Collins then said “I predict it [the then upcoming Batman film] will be an embarrassment if they try to do it without a sense of humor”.

Collins made the same prediction in the book The Best of Crime and Detective TV, which he co-wrote with John Javna.

Collins later says “I think that Miller’s Batman is the ultimate extension of the backlash against Adam West. The ultimate expression of We write comics, but we’re Serious, Thoughtful people “.

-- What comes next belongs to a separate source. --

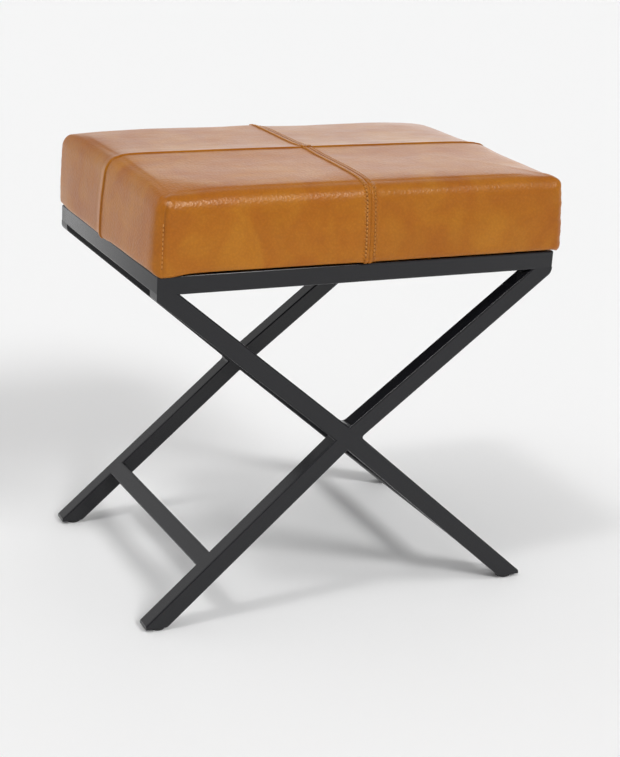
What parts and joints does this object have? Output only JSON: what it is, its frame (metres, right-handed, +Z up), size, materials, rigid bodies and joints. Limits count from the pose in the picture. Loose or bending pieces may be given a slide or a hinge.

More from Amazing Heroes#119:
"But this astounds me. I do not understand why comics fans are ashamed of the fact that this branch of the art form, super-heroes, does have its basis in juvenile and adolescent fiction. There's nothing wrong with it unless you're trying to pretend it's which case you have a serious problem".

Scopedog said...

Or how about Idris Elba as Hemdall in THOR? Not only were some fanboys losing their shpadoinkle over that, some of their comments sounded like minutes from a Klan meeting.

Of course, once the film came out, all hatred forgotten, and cue the praise.